Users engage with content that’s proven to be successful
Users can record video expressions in Anghami, which are a lip syncing version of Insta stories. When a user records an expression, we send a push notification to their friends. We weren’t happy with the open rate, especially considering it’s contextual to the user’s circle of friends. We tested with another segment a delayed push notification that gets sent when an expression reaches 1000 views. The push open rate increased by five times.
Invite vs Add
I’m always impressed with the power of words. The button to invite friends got more engagement when we renamed it from “Invite friends” to “Add friends”. It looks like users relate app invites with spam, while adding friends is value driven.
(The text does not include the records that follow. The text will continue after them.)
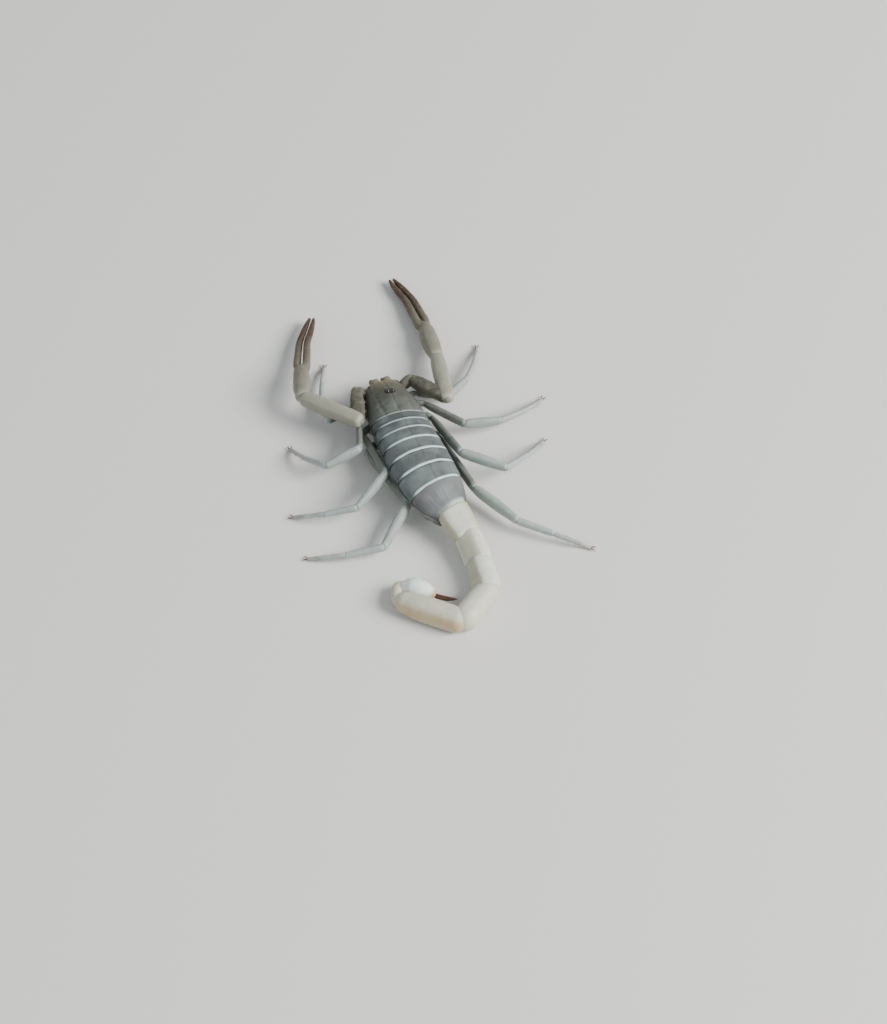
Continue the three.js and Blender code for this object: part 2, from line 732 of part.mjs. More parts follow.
/** Comb under the belly, as the flat blade that its teeth fill. */
function buildPectine(side, sign) {
  const start = sectionPoint(0.9, sign * 0.35, 0.44);
  const way = sectionPoint(2.5, sign * 2.1, 0.56).sub(start).normalize();
  const joints = [start, start.clone().addScaledVector(way, 2.5)];
  const row = (past, wide) => ({ joint: 0, past, wide, high: 0.2 });
  add(`pectine_${side}`, limb({
    sides: 8,
    square: 0.6,
    joints,
    rows: [row(0, 0.25), row(0.5, 0.42), row(1.7, 0.4), row(2.3, 0.3), row(2.5, 0.2)],
  }), COLOURS.claw, start);
}

// ---- assembly ----

buildCarapace();
buildTrunk();
buildTergites();
for (const [side, sign] of [["left", 1], ["right", -1]]) {
  buildChelicera(side, sign);
  buildPincer(side, sign);
  for (let i = 0; i < LEG_LENGTHS.length; i += 1) {
    buildLeg(side, sign, i);
  }
  buildPectine(side, sign);
}
buildTail();

scorpion.updateMatrixWorld(true);
const box = new THREE.Box3().setFromObject(scorpion, true);
const middle = box.getCenter(new THREE.Vector3());
scorpion.position.set(-middle.x, -middle.y, -box.min.z);

export default scorpion;
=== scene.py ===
# A pale desert scorpion at rest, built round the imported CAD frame.
# Lengths are in millimetres and turn into metres when a mesh is made.

import math
from functools import partial

import bpy
import numpy as np
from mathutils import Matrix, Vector


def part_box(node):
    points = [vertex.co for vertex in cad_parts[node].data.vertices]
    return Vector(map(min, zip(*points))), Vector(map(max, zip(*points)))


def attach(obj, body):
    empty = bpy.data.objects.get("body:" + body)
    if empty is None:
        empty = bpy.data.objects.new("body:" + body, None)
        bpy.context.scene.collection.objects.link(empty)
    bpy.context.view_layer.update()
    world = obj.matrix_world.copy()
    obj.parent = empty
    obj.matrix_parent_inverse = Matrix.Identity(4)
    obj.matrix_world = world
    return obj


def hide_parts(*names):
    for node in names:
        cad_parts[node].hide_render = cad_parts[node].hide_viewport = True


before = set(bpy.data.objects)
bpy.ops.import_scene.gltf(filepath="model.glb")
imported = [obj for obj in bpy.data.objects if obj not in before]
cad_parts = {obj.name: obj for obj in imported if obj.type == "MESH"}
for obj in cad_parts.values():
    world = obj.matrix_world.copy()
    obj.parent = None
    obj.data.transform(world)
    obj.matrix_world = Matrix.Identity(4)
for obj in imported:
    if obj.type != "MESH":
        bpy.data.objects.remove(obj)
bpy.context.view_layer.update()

MM = 0.001
TURN = 2 * math.pi
UP = np.array([0.0, 0.0, 1.0])
LEVEL = np.array([1.0, 1.0, 0.0])  # takes the height out of a direction
EVEN = np.eye(3)  # axes of a form that isn't turned
SIDES = {"left": 1.0, "right": -1.0}

# What part.mjs says of its own solids: sides of each tube, and the inset of the trunk under the plates.
CAD_SIDES = {"trunk": 20, "leg": 8, "palp": 10, "finger": 8, "tail": 12, "vesicle": 10, "sting": 8,
             "pectine": 8}
PLATE_INSET = 0.28
TERGITES = range(1, 8)


# ---- small maths ----

def unit(v):
    """Vectors of length one along the last axis."""
    v = np.asarray(v, float)
    return v / np.maximum(np.linalg.norm(v, axis=-1, keepdims=True), 1e-12)


def smooth(xs, ys, x):
    """Smooth curve through the points (xs, ys), read at x. ys may hold numbers or vectors."""
    xs, ys, x = np.asarray(xs, float), np.asarray(ys, float), np.asarray(x, float)
    flat = ys.ndim == 1
    if flat:
        ys = ys[:, None]
    before = np.maximum(np.arange(len(xs)) - 1, 0)
    after = np.minimum(np.arange(len(xs)) + 1, len(xs) - 1)
    slopes = (ys[after] - ys[before]) / (xs[after] - xs[before])[:, None]
    i = np.clip(np.searchsorted(xs, x, side="right") - 1, 0, len(xs) - 2)
    span = (xs[i + 1] - xs[i])[..., None]
    t = np.clip((x[..., None] - xs[i][..., None]) / span, 0, 1)
    rise = t * t * (3 - 2 * t)
    out = ys[i] + (ys[i + 1] - ys[i]) * rise
    out = out + span * (slopes[i] * t * (1 - t) ** 2 - slopes[i + 1] * t * t * (1 - t))
    return out[..., 0] if flat else out


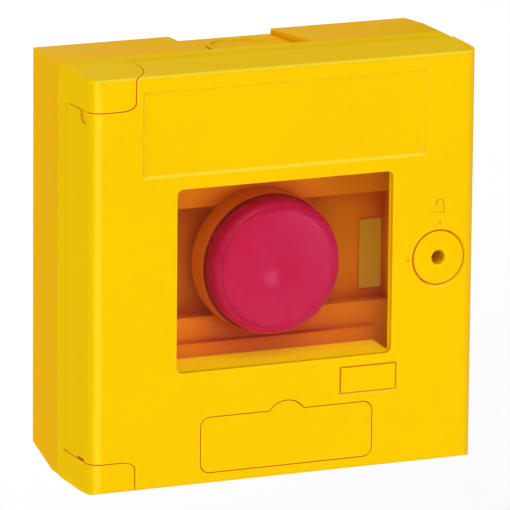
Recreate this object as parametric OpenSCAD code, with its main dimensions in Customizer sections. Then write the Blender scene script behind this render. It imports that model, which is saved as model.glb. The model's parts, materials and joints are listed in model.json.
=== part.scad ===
// Wall-mounted manual call point: a shallow square box with a hinged, glazed door
// in front of a mushroom push button.
// X is right as seen from the front, +Y runs into the wall, +Z is up.
// The origin is the middle of the wall face. Modules measure depth from the front
// face, and from_front() moves them so that the wall face lies on Y = 0.

/* [Box] */
// Width of the front face
body_w = 125; // [122:1:130]
// Height of the front face
body_h = 126.6; // [124:0.2:130]
// Depth from the front face to the wall
body_d = 51; // [51:1:60]
// How far the sides flare outwards on their way back to the ridge
flare = 0.95; // [0.6:0.05:1.2]
// Depth of the ridge, where the box is widest
ridge_d = 24.3; // [24.3:0.1:25]
// Wall thickness of the box
wall_t = 2.2; // [1.8:0.1:2.6]

/* [Door] */
// Depth of the door's skirt
door_d = 17.3; // [16.8:0.1:17.3]
// Thickness of the door's front plate
plate_t = 2.4; // [2.2:0.1:2.6]
// Radius of the two upright front edges
edge_r = 3.8; // [2:0.1:4.5]
// Radius of the top and bottom front edges
lip_r = 1.6; // [1:0.1:2.5]
// Width of the window
window_w = 70.3; // [66:0.1:71]
// Height of the window
window_h = 56.5; // [54:0.1:57]
// Width of the parting gaps round the knuckles and the flap
gap = 0.35; // [0.3:0.05:0.5]

/* [Knuckles] */
// Radius of the curved side of a knuckle
knuckle_r = 15.4; // [15:0.1:15.6]
// Radius under a knuckle's free edge
knuckle_fillet = 2.2; // [1.5:0.1:2.5]
// Lowest point of the top knuckle
knuckle_top = 53.5; // [53:0.1:54]
// Highest point of the bottom knuckle, below the centre
knuckle_bottom = 54.2; // [54:0.1:55]

/* [Button] */
// Radius of the mushroom head
head_r = 21; // [19:0.5:21.5]
// Depth of the head's face
head_face = 4.2; // [4.2:0.1:4.6]
// Radius of the stem
stem_r = 5; // [5]
// Travel of the button
travel = 4.5; // [4:0.1:4.5]

/* [Lock] */
// Distance of the lock's axis from the centre line
lock_x = 50.5; // [50.5]
// Radius of the lock's round opening in the door
lock_r = 8.55; // [8.4:0.05:8.7]

/* [Flap] */
// Left edge of the service flap
flap_x0 = -27; // [-28:0.1:-26]
// Right edge of the service flap
flap_x1 = 28.8; // [28:0.1:29]
// Lower edge of the service flap
flap_z0 = -59.7; // [-59.8:0.1:-59.5]
// Upper edge of the service flap
flap_z1 = -42.8; // [-43.5:0.1:-42]

/* [Wall fixing] */
// Distance between wall screws across
fix_w = 76; // [70:1:80]
// Distance between wall screws upwards
fix_h = 84; // [80:1:88]
// Radius of a wall screw hole
fix_r = 2.6; // [2.1:0.1:2.8]
// Radius of the rear cable entry
entry_r = 10.2; // [8.2:0.1:10.4]
// Height of the rear cable entry above the centre
entry_z = 38; // [36:0.5:40]

/* [Hidden] */
$fn = 96;
big = 80;
shell_yellow = "#F2C80A";
inner_orange = "#C8760F";
slope = flare / ridge_d;
half_w = body_w / 2;
half_h = body_h / 2;
frame_d = 17.9;
web_d = 22.6;
back_t = 2.4;
floor_d = body_d - back_t;
hinge_x = -56.5;
hinge_d = 6;
knuckle_x = -57.9;
knuckle_d = 12.4;
pin_r = 2;
running = 0.05;
plate_d = 20.6;
channel_half = 17;
channel_floor = 27;
pane_d = 1.8;
pane_t = 1.4;
retainer_d = 3.6;
flap_r = 2.8;
flap_axis_z = flap_z0 + flap_r;
flap_axis_d = 1.2;
flap_pin_r = 0.6;
post_x = 54.5;
post_z = 45;
plate_screw_x = 48;
plate_screw_z = 50;
retainer_screw_x = 39.7;
retainer_screw_z = 33.4;
lock_screw_z = 12;
keeper_screw_x = 54.5;
keeper_screw_z = 3.5;
terminal_x = 13;
terminal_z = 7.75;
board_x = 39.5;
retainer_half_w = 41.9;
retainer_half_h = 35.6;
board_z = [-16.6, 11.5];
led_z = [-8.5, 1.2];
rear_d = 34;
head_rear_d = 13.4;
flange_d = head_rear_d + travel + 0.3;
collar_floor_d = 19.2;
bar_t = 0.8;
closed_bar_d = 40.6;
open_bar_d = 37.4;
strip_d = [closed_bar_d - bar_t - 0.1, open_bar_d + bar_t + travel + 0.1];
notch_d = ridge_d + 1;
notch_floor_z = 61.6;
blank_d = 37.5;

// ---- placing and shaping helpers ----

module from_front() translate([0, -body_d, 0]) children();

// Block between two corners
module block(x0, x1, d0, d1, z0, z1) translate([x0, d0, z0]) cube([x1 - x0, d1 - d0, z1 - z0]);

// Cylinder along the depth
module rod_d(x, z, d0, d1, r) translate([x, d0, z]) rotate([-90, 0, 0]) cylinder(h = d1 - d0, r = r);

// Cylinder along X
module rod_x(d, z, x0, x1, r) translate([x0, d, z]) rotate([0, 90, 0]) cylinder(h = x1 - x0, r = r);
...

Take advantage of Google’s instant sign-in
Android’s Google sign-in is the easiest method there is to sign-in a new app. It shows instantly (unlike Facebook which needs to load) and has a very simple interface. It doesn’t warn the user of every single information that will be provided, making the experience more positive. Indeed this login method provides limited information — the user’s name, profile photo, date of birth, and email — but that’s really good enough to start personalizing the user’s experience throughout the app. We even started showing Google sign-in upon opening the app for the first time and before any interaction. This is converting much more users to login directly.
At Anghami, we’re often focusing on large flows and handle complex exceptions, in order to provide a simple user experience at the end. But it’s impressive how small bite-sized improvements in the design can also have a large effect on delighting users.